Can it be very regular regex? And if the regex match comes back with a list, then you can use index to determine which number you want? Of course!

Okay, so what we do to number-ify is…

This is the 1st of many (3,000)

…and we want to get back just 3000.

Hmmmm. Or actually, I want to get back [1, 3000]

But if it were NOT multiple numbers, it should only return 3000 without a list, so the use of index is not necessary. And how we do that is…

match = re.findall(‘[0-9,]+’, string)

Now, we have:

[‘1’, ‘3,000’]

And I’ve been dying to get started with list comprehensions, and this seems like the perfect baby-step. The basic list comprehension example is this:

squares = [x**2 for x in range(10)]

…and so, my simple chore should be:

match = [x.replace(‘,’, ‘’) for x in match]

Sheesh, that’s easy!

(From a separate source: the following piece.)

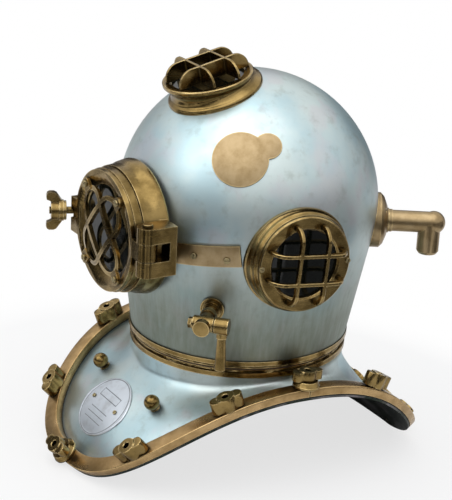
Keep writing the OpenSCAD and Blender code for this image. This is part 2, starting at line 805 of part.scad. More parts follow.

Why haven’t I been using list comprehensions everywhere? I really hardly even need a standalone function for this, what I’m doing is so easy.

Wow, I have it implemented most of the way, but I realize a gotcha. I’m relying on the index number to do work in 2 different contexts: first, which pattern match to use, and second: if your matched pattern has multiple numbers and you specify a number datatype, which number to use. I believe 99 times out of 100, you will want the largest number, because the largest number probably has meaning. It’s a counter or such. So, I simply forget using the index at the time, and choose instead the max content of a list function. Done.

Okay, In my mind, I’ve all but eliminated the need to use the Python slice ability in the ezscrape function. Keeping it in there means everyone needs to look at and deal with such a confusing thing, and that’s too much overhead. I have datatype, but I get to pre-populate all of those with “number” and most people will know just to leave it. It’s also a nice place for future growth, as I can put any number of functions in there that align with datatypes you’re trying to scrape.

I am sooooo close on ezscrape. What I have to do next is load the worksheet-resident scrape object into blist, whenever a worksheet named ezscrape exists. The rest should take care of itself at this point. Wow!